Le rire, mode d'emploi


Café-théâtres / Il y a deux types d'humoristes sur les scènes actuellement : ceux qui misent tout sur la vanne, recherchent la complicité du public et rebondissent sur le moindre froissement d'étoffes dans la salle ; et ceux, plus rares, qui visent la perfection du jeu, inventent des personnages et les raffinent de soir en soir jusqu'à en connaître par cœur et par corps le plus infime des tremblements. Antonia de Rendinger fait partie de cette catégorie et son spectacle, Travail, famille, poterie, est avant tout une prouesse de comédienne.
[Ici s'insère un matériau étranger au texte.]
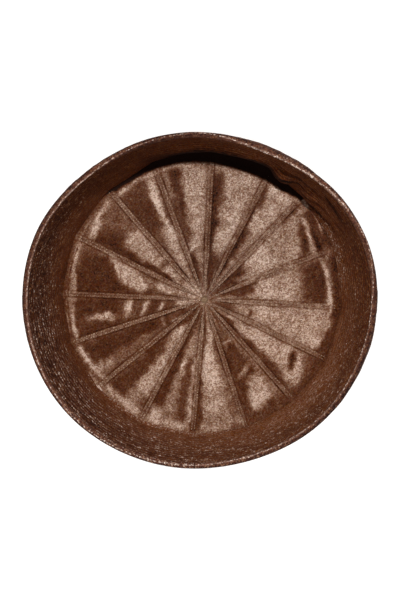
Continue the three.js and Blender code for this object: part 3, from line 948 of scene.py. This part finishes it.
def row_stitches():
    """The band's sixteen rows, palest where the wall is most worn, and duller outside."""
    per_row, sunk, tilt = 330, 0.05 * mm, 0.15
    chance = np.random.default_rng(42)
    inside, outside, along, inward, paleness = [], [], [], [], []
    for row in range(row_count):
        share = (row + 0.5) / row_count
        at = (np.arange(per_row) + chance.uniform(-0.3, 0.3, per_row)) * 360 / per_row
        shares = share - row_shift(at, np.full(at.shape, share))
        height = wall_height(shares)
        drawn = row_depth - sunk
        inside.append(on_wall(at, wall_inside(at, shares) + drawn, height))
        outside.append(on_wall(at, wall_outside(at, shares) - drawn, height))
        along.append(along_row(at))
        inward.append(on_wall(at, -1, tilt + 0 * at))
        shown_share = 0.35 + 0.65 * facing(225, 95, at)
        paleness.append(wear(at, share) * shown_share * chance.uniform(0, 1, per_row) ** 1.8 * 1.25)
    along, inward, paleness = (np.concatenate(rows) for rows in (along, inward, paleness))
    length = chance.uniform(0.6, 1.3, len(along)) * mm
    sides = (
        ("row_stitches_inside", np.concatenate(inside), inward, paleness),
        ("row_stitches_outside", np.concatenate(outside), -inward, paleness / 3),
    )
    for name, centres, outward, shown in sides:
        line = stitch_mesh(name, centres, along, outward, length, thread_thickness, shown, row_thread)
        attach(line, "root")


def hem_stitches():
    """One row along the pressed edge of the fold, pale in places with the fold's painted highlight."""
    per_row, proud = 340, 0.05 * mm
    chance = np.random.default_rng(43)
    at = (np.arange(per_row) + chance.uniform(-0.25, 0.25, per_row)) * 360 / per_row
    inset = from_table(pressed_edge, at) + chance.uniform(-0.15, 0.15, per_row) * mm
    fold = np.arccos(np.clip(1 - inset / (band_cloth / 2), -1, 1))
    crest = wall_outside(at, np.ones(per_row)) - band_cloth / 2
    radius = crest + (band_cloth / 2 + proud) * np.cos(fold)
    height = fold_height + (band_cloth / 2 + proud) * np.sin(fold)
    centres = on_wall(at, radius, height)
    outward = on_wall(at, np.cos(fold), np.sin(fold))
    along = along_row(at)
    paleness = from_table(edge_highlight, at) * chance.uniform(0, 1.1, per_row) ** 1.8
    length = chance.uniform(0.9, 1.5, per_row) * mm
    line = stitch_mesh(
        "hem_stitches", centres, along, outward, length, thread_thickness, paleness, hem_thread
    )
    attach(line, "root")


def loose_ends():
    """Ends of thread that have worked out of the crown's edge on the left."""
    chance = np.random.default_rng(45)
    count = 7
    at = np.radians(chance.uniform(216, 222.5, count))
    way_out = chance.uniform(0.975, 1.0, count) * crown_radius
    spots = meet + np.stack([np.cos(at), np.sin(at)], -1) * way_out[:, None]
    centres = np.column_stack([spots, seat_height + chance.uniform(0.15, 0.5, count) * mm])
    aim = at + math.pi / 2 + chance.uniform(-0.45, 0.45, count)
    along = np.column_stack([np.cos(aim), np.sin(aim), 0 * aim])
    length, paleness = chance.uniform(1.5, 4.0, count) * mm, np.ones(count)
    ends = stitch_mesh("loose_ends", centres, along, upward, length, 0.3 * mm, paleness, hem_thread)
    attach(ends, "root")


seam_stitches()
row_stitches()
hem_stitches()
loose_ends()

# The tack
# A small knot of drab thread that gathers the gores' tips in the middle: a wound core, with
# a dozen short turns of the thread lying over it every way.
def make_tack():
    """The wound core, closed at the top and the bottom, and the turns of thread over it."""
    around, rings = 48, 24
    low, high = under_seam, seam_height + 2 * lip_height
    turn = np.arange(around)[None, :] * 2 * math.pi / around
    climb = np.linspace(-math.pi / 2, math.pi / 2, rings)[:, None]
    windings = 1 + 0.09 * np.sin(5 * turn + 9 * climb) + 0.05 * np.sin(11 * turn - 14 * climb)
    radius = tack_radius * np.cos(climb) ** 0.6 * windings
    x, y = meet[0] + radius * np.cos(turn), meet[1] + radius * np.sin(turn)
    z = (low + high) / 2 + (high - low) / 2 * np.sin(climb) * windings
    faces = tube_faces(np.arange(around * rings).reshape(rings, around))
    thread = thread_material("knot_thread", colour=(0.37, 0.25, 0.16), shade=(0.2, 0.12, 0.07))
    tack = build_mesh("thread_tack", np.stack([x, y, z], -1).reshape(-1, 3), faces, thread)
    set_lay(tack, 0.1 + 0.3 * np.sin(5 * turn + 9 * climb))
    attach(tack, "root")
    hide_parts("crown_tack")
    chance = np.random.default_rng(44)
    turns = 12
    golden_share = 0.618
    aim = np.arange(turns) * math.pi * golden_share
    spots = meet + chance.uniform(-0.45, 0.45, (turns, 2)) * tack_radius
    centres = np.column_stack([spots, high - 0.1 * mm + chance.uniform(0, 0.35, turns) * mm])
    along = np.column_stack([np.cos(aim), np.sin(aim), 0 * aim])
    length, paleness = chance.uniform(2.0, 3.2, turns) * mm, chance.uniform(-0.2, 1, turns)
    turns_over = stitch_mesh(
        "thread_tack_turns", centres, along, upward, length, thread_thickness, paleness, thread
    )
    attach(turns_over, "root")


make_tack()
Dès l'introduction, elle mime avec une énergie folle les gestes quotidiens d'une épouse modèle au bord de la crise de nerfs à qui l'on prodigue des leçons pour faire briller ses meubles, son couple et ses enfants. Impressionnante dans ses ruptures, hyper-expressive, de Rendinger bouffe littéralement le plateau. Ensuite, qu'elle incarne une vieille concierge de 80 balais, un beauf émotif, une sommité scientifique sur arte, une quinqua en pleine opération d'épilation extrême ou une Présidente de la République (entre uchronie et utopie, un passage cinglant et hilarant), c'est toujours avec la même dextérité vocale, gestuelle et physique. Cela pourrait suffire à faire de son one woman show un modèle du genre. Mais la construction, empruntant son principe à La Vie mode d'emploi de Perec (un immeuble dans lequel tous les personnages vivent et se croisent), trahit une réelle ambition théâtrale. Bref, une grande actrice dans un fort bon spectacle.